GOAL —
Exactly the lines from the one that contains "back_shell();" to the one that contains "imported = [obj", both lines included, should be copied, and no others.

________________

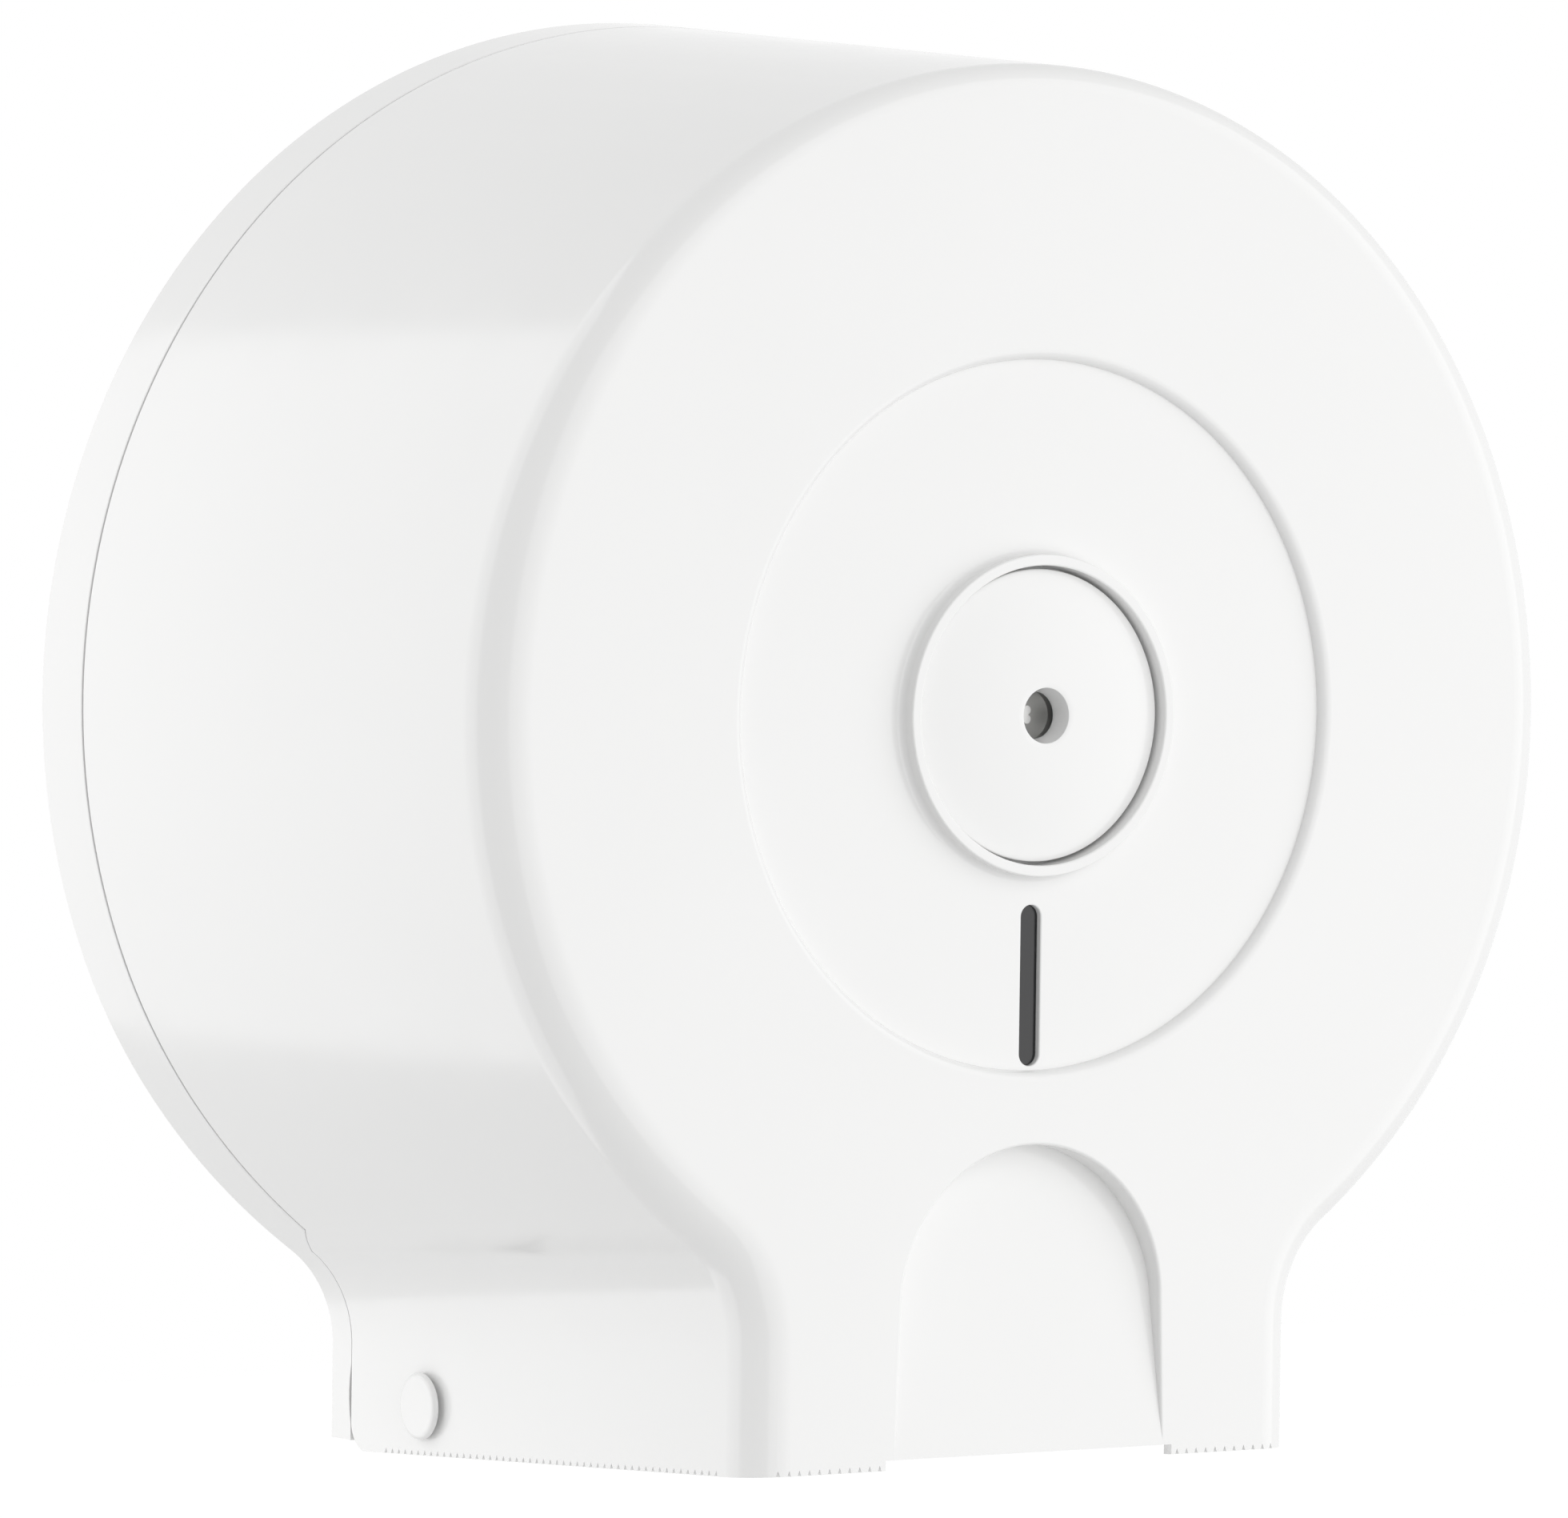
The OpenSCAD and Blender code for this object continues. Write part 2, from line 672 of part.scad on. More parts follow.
// Turning bolt, shown in its open position with its end upwards
module lock_bolt() {
    hub_r = 8;
    end_r = bolt_w / 2;
    color(steel) from_wall() translate([0, 0, bolt_d]) linear_extrude(bolt_t) difference() {
        union() {
            circle(hub_r);
            translate([-end_r, 0]) square([bolt_w, bolt_reach - end_r]);
            translate([0, bolt_reach - end_r]) circle(end_r);
        }
        square(drive_w + 2 * snug, center = true);
    }
}

// Hexagon-head screw with a fixed washer
module bolt_screw() {
    washer_back_d = bolt_d - 1.1;
    head_r = 3.5;
    head_t = 2.5;
    color(steel) from_wall() {
        tube(6, 0, washer_back_d, bolt_d - snug);
        tube(bolt_screw_r, 0, bolt_d - 0.5, bolt_d + 8);
        translate([0, 0, washer_back_d - head_t]) cylinder(r = head_r, h = head_t + 0.1, $fn = 6);
    }
}

// Hinge pin pushed in from the side: a flat head with a rounded edge, a short neck, a shaft and a
// clip groove
module hinge_pin(s) {
    neck_x = foot_x(hinge_d - cap_r) + 0.1;
    head_x = foot_x(hinge_d) + 0.9;
    head_t = 1.3;
    head_edge_r = 1.1;
    neck_r = cap_r - 2;
    color(white) from_wall() translate([0, hinge_u, hinge_d]) rotate([0, s * 90, 0]) rotate_extrude() {
        polygon([[0, lug_in - 3], [pin_r - 0.4, lug_in - 3], [pin_r, lug_in - 2.6], [pin_r, clip_groove_x],
                 [clip_groove_r, clip_groove_x], [clip_groove_r, clip_groove_x + clip_groove_w],
                 [pin_r, clip_groove_x + clip_groove_w], [pin_r, neck_x], [neck_r, neck_x], [neck_r, head_x],
                 [cap_r - 0.2, head_x],
                 each [for (a = [0:22.5:90]) [cap_r - head_edge_r * (1 - cos(a)),
                                              head_x + head_t - head_edge_r * (1 - sin(a))]],
                 [0, head_x + head_t]]);
    }
}

module hinge_pin_left() {
    hinge_pin(-1);
}

module hinge_pin_right() {
    hinge_pin(1);
}

// Spring clip in the pin's groove, open on one side
module hinge_clip(s) {
    clip_r = 5.5;
    mouth_w = 3.4;
    middle_x = clip_groove_x + clip_groove_w / 2;
    color(steel) from_wall() translate([s * middle_x, hinge_u, hinge_d]) rotate([0, 90, 0]) difference() {
        cylinder(r = clip_r, h = clip_t, center = true);
        cylinder(r = clip_groove_r + snug, h = 2 * clip_t, center = true);
        translate([0, -mouth_w / 2, -clip_t]) cube([clip_r + 1, mouth_w, 2 * clip_t]);
    }
}

module hinge_clip_left() {
    hinge_clip(-1);
}

module hinge_clip_right() {
    hinge_clip(1);
}

back_shell();
spindle();
spindle_screws();
roll_spool();
thrust_washer();
retaining_ring();
lock_keeper();
keeper_screws();
cover_shell();
level_window();
lock_rosette();
rosette_screws();
lock_housing();
lock_washer();
lock_nut();
lock_barrel();
lock_bolt();
bolt_screw();
hinge_pin_left();
hinge_pin_right();
hinge_clip_left();
hinge_clip_right();
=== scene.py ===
import math

import bmesh
import bpy
from mathutils import Matrix, Vector


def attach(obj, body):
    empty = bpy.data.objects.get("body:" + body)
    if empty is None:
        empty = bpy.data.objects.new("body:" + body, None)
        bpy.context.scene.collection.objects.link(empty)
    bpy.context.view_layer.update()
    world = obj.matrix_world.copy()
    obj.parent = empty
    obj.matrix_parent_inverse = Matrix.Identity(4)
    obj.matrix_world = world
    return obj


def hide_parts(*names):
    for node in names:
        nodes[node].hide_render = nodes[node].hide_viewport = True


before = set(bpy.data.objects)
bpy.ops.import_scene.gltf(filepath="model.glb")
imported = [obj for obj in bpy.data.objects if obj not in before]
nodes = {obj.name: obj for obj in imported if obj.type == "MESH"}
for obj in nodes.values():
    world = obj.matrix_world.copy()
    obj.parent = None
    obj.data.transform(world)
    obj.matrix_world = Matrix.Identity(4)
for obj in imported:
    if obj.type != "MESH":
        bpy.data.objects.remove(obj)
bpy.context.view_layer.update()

MM = 0.001

# Sizes of the body in millimetres, with depths measured from the wall towards the front
RIM_R, FACE_R, BODY_D, WALL = 139.97, 126.8, 147.5, 2.5
EDGE_R, TOP_EDGE_R = 9.0, 4.5
FLANK_IN, FLANK_FRONT_IN, FLANK_FROM = 1.35, 0.4, math.radians(22)
FOOT_W, FOOT_FRONT_W, FOOT_DROP, BLEND_R = 140.4, 131.2, 151.6, 24.0
SEAM_D, FOOT_SEAM_D, SEAM_GAP, FOOT_GAP = 14.5, 7.5, 0.7, 0.2
LIP_REAR_DROP, LIP_FRONT_DROP, TOOTH_PITCH, TOOTH = 153.7, 146.3, 2.35, 1.1
PANEL_R, PANEL_SINK, ARCH_R, ARCH_TOP, ARCH_SINK = 69.5, 2.2, 31.0, 84.0, 7.1
SLOT_LEN, SLOT_R, SLOT_U = 31.5, 2.35, 52.9
COLLAR_R, COLLAR_H, COLLAR_T = 29.3, 1.5, 2.2
ROSETTE_R, DOME_RISE, KEY_R = 28.6, 3.1, 5.4
HINGE_D, HINGE_DROP, PIN_R, CAP_R = 34.5, 142.2, 3.0, 6.8
HOLE_SPAN_X, HOLE_SPAN_Z, HOLE_R = 150.0, 120.0, 2.75

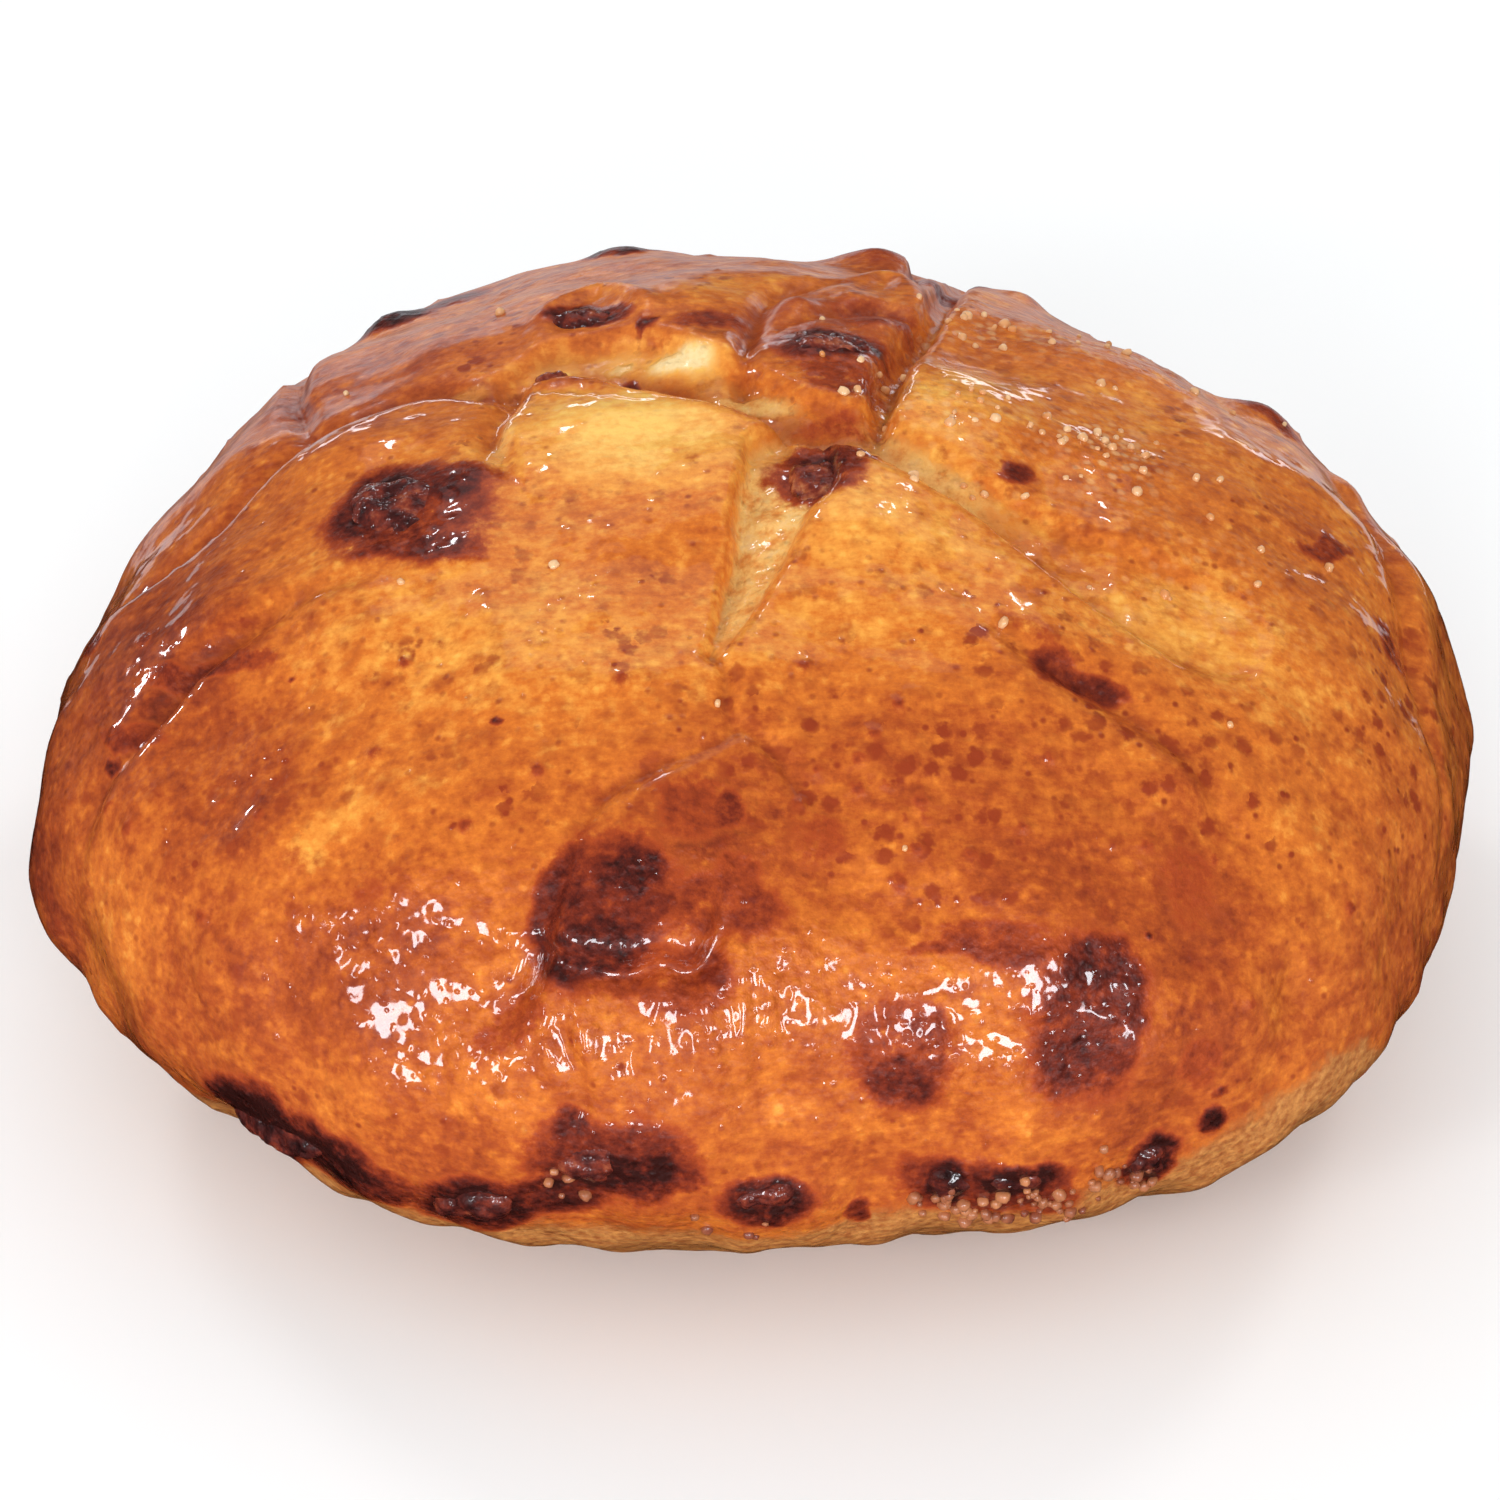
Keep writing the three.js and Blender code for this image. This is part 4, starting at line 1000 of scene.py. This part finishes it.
def crumb_colour(finish, coarse, fine):
    tone = finish.total(finish.swing(coarse, 1.4), finish.swing(fine, 0.7), finish.mask("browning_and_shade"), 0.02)
    return finish.colours(tone, CRUMB_COLOURS)


def stained(finish, colour, coarse, fine):
    """A colour with the caramel stains over it."""
    uneven = finish.total(finish.swing(coarse, 1.4), finish.swing(fine, 1.2), 1.0)
    ragged = finish.times(finish.mask("stain"), uneven)
    return finish.mix(finish.ramp(ragged, 0.12, 0.4), colour, finish.colours(ragged, STAIN_COLOURS))


def crust_bump(finish, rough, bare):
    """The small relief of the skin, pebbled where crumb is bare."""
    pebbles = finish.total(
        finish.noise(1.9, detail=3),
        finish.times(finish.noise(0.6, detail=2), 0.2),
        finish.times(finish.dots(1.3, 0.7, 0.3), finish.ramp(bare, 0.0, 1.0, 0.3, 0.42)),
    )
    return finish.bump(finish.times(pebbles, rough), CRUST_BUMP)


def glaze_bump(finish, rough):
    """The relief of the glaze: waves, and beads that are lower where the crust faces up."""
    waves = finish.times(finish.noise(3.0, detail=1), finish.ramp(rough, 0.4, 1.0, 0.6, 1.5))
    fine_beads = finish.times(finish.dots(1.0, 0.4, 0.6), finish.ramp(rough, 0.4, 1.0, 0.2, 0.6))
    beads = finish.total(finish.dots(1.7, 0.65, 0.66), fine_beads)
    beads = finish.times(beads, finish.ramp(finish.mask("upward"), 0.0, 1.0, 0.5, 0.1))
    return finish.bump(finish.total(waves, beads), GLAZE_BUMP)


def crust_finish():
    finish = Finish("crust")
    coarse = finish.noise(3.2, detail=5, roughness=0.6)
    fine = finish.noise(1.0, roughness=0.6)
    rim = finish.ramp(finish.total(finish.mask("rim"), coarse), 0.75, 1.15, 0.0, 0.85)
    frayed = finish.total(finish.mask("crumb"), finish.swing(fine, 0.9), finish.swing(coarse, 0.9))
    torn = finish.ramp(frayed, 0.25, 0.75)
    colour = finish.mix(torn, skin_colour(finish, coarse, fine, rim), crumb_colour(finish, coarse, fine))
    finish.set(Base_Color=stained(finish, colour, coarse, fine))
    finish.set(Roughness=finish.ramp(torn, 0.0, 1.0, 0.45, 0.6), Specular_IOR_Level=0.2)
    glazed = finish.ramp(torn, 0.0, 1.0, 1.0, 0.5)
    dry = finish.ramp(finish.total(rim, finish.mask("dull")), 0.0, 2.0, 1.0, 0.4)
    finish.set(Coat_Weight=finish.times(glazed, dry))
    finish.set(Coat_Roughness=finish.ramp(finish.mask("dull"), 0.0, 1.0, 0.07, 0.26))
    bare = finish.ramp(finish.mask("crumb"), 0.25, 0.75)
    rough = finish.ramp(finish.total(finish.mask("craggy"), finish.mask("sugar"), bare), 0.0, 1.0, 0.4, 1.0)
    finish.set(Normal=crust_bump(finish, rough, bare), Coat_Normal=glaze_bump(finish, rough))
    return finish.material


def fruit_finish():
    finish = Finish("fruit")
    patchy = finish.noise(2.0, detail=5, roughness=0.6)
    tone = finish.total(finish.mask("tone"), finish.swing(patchy, 1.8))
    finish.set(Base_Color=finish.colours(tone, FRUIT_COLOURS), Roughness=0.45, Specular_IOR_Level=0.3)
    finish.set(Coat_Weight=1.0, Coat_Roughness=0.08)
    beads = finish.times(finish.dots(1.3, 0.5, 0.4), 0.6)
    finish.set(Normal=finish.bump(finish.noise(1.1, detail=3), FRUIT_BUMP))
    finish.set(Coat_Normal=finish.bump(finish.total(finish.noise(1.2, detail=1), beads), FRUIT_GLAZE_BUMP))
    return finish.material


def sugar_finish():
    finish = Finish("sugar")
    colour = finish.colours(finish.noise(6, detail=2), SUGAR_COLOURS)
    finish.set(Base_Color=colour, Roughness=0.3, Coat_Weight=1.0, Coat_Roughness=0.06)
    return finish.material


def heel_crumb_finish():
    finish = Finish("crumb")
    colour = finish.colours(finish.noise(5, detail=3), HEEL_CRUMB_COLOURS)
    finish.set(Base_Color=colour, Roughness=0.5, Coat_Weight=0.8, Coat_Roughness=0.1)
    return finish.material


def floor_finish():
    finish = Finish("floor")
    finish.set(Base_Color=srgb(252, 254, 255), Roughness=0.9)
    return finish.material


# ---- Room ----
def add_camera():
    elevation = math.radians(VIEW_ELEVATION)
    target = Vector((CROWN_AXIS[0] + VIEW_TARGET[0], CROWN_AXIS[1] + VIEW_TARGET[1], VIEW_TARGET[2])) * MM
    back_off = Vector((0, -math.cos(elevation), math.sin(elevation)))
    data = bpy.data.cameras.new("camera")
    data.sensor_width = SENSOR_WIDTH
    data.lens = VIEW_LENS
    camera = bpy.data.objects.new("camera", data)
    camera.location = target + back_off * VIEW_DISTANCE * MM
    camera.rotation_euler = (math.pi / 2 - elevation, 0, 0)
    bpy.context.scene.collection.objects.link(camera)
    bpy.context.scene.camera = camera


def add_soft_box(name, azimuth, elevation, size, power):
    """A rectangular light at an azimuth from the front, anticlockwise from above, aimed at the loaf."""
    turn = math.radians(azimuth)
    rise = math.radians(elevation)
    towards = Vector((math.sin(turn) * math.cos(rise), -math.cos(turn) * math.cos(rise), math.sin(rise)))
    data = bpy.data.lights.new(name, "AREA")
    data.shape = "RECTANGLE"
    data.size, data.size_y = size
    data.energy = power
    light = bpy.data.objects.new(name, data)
    light.location = Vector(LIGHTS_AIM_AT) + towards * LIGHT_DISTANCE
    light.rotation_euler = towards.to_track_quat("Z", "Y").to_euler()
    bpy.context.scene.collection.objects.link(light)
    return light


def light_room():
    for box in SOFT_BOXES:
        light = add_soft_box(*box)
        light.visible_glossy = False
    for box in GLOSS_BOXES:
        light = add_soft_box(*box)
        light.data.color = GLOSS_COLOUR
        light.visible_diffuse = False
        light.visible_camera = False
    world = bpy.data.worlds.new("room")
    world.use_nodes = True
    world.node_tree.nodes["Background"].inputs["Color"].default_value = (1, 1, 1, 1)
    world.node_tree.nodes["Background"].inputs["Strength"].default_value = WORLD_STRENGTH
    world.cycles_visibility.glossy = False
    bpy.context.scene.world = world
    bpy.context.scene.view_settings.view_transform = "Standard"


def add_floor():
    half = FLOOR_SIZE / 2
    mesh = bpy.data.meshes.new("floor")
    corners = [(-half, -half, 0), (half, -half, 0), (half, half, 0), (-half, half, 0)]
    mesh.from_pydata(corners, [], [(0, 1, 2, 3)])
    floor = bpy.data.objects.new("floor", mesh)
    floor.data.materials.append(floor_finish())
    floor.visible_glossy = False
    bpy.context.scene.collection.objects.link(floor)


# ---- The scene ----
def dress(piece, material, slot, *nodes):
    piece.data.materials.append(material)
    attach(piece, "root")
    if nodes:
        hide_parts(*nodes)


add_camera()
light_room()
add_floor()
dress(build_loaf(), crust_finish(), "crust", "loaf")
flesh = fruit_finish()
for fruit in FRUIT:
    dress(build_fruit(*fruit), flesh, "fruit", fruit[0])
dress(build_grains("sugar_crystals", SUGAR_CLUSTERS, SUGAR_SIZES, 11), sugar_finish(), "sugar")
dress(build_grains("heel_crumbs", CRUMB_CLUSTERS, CRUMB_SIZES, 5), heel_crumb_finish(), "crust")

________________

RESULT OF THE EXERCISE —
back_shell();
spindle();
spindle_screws();
roll_spool();
thrust_washer();
retaining_ring();
lock_keeper();
keeper_screws();
cover_shell();
level_window();
lock_rosette();
rosette_screws();
lock_housing();
lock_washer();
lock_nut();
lock_barrel();
lock_bolt();
bolt_screw();
hinge_pin_left();
hinge_pin_right();
hinge_clip_left();
hinge_clip_right();
=== scene.py ===
import math

import bmesh
import bpy
from mathutils import Matrix, Vector


def attach(obj, body):
    empty = bpy.data.objects.get("body:" + body)
    if empty is None:
        empty = bpy.data.objects.new("body:" + body, None)
        bpy.context.scene.collection.objects.link(empty)
    bpy.context.view_layer.update()
    world = obj.matrix_world.copy()
    obj.parent = empty
    obj.matrix_parent_inverse = Matrix.Identity(4)
    obj.matrix_world = world
    return obj


def hide_parts(*names):
    for node in names:
        nodes[node].hide_render = nodes[node].hide_viewport = True


before = set(bpy.data.objects)
bpy.ops.import_scene.gltf(filepath="model.glb")
imported = [obj for obj in bpy.data.objects if obj not in before]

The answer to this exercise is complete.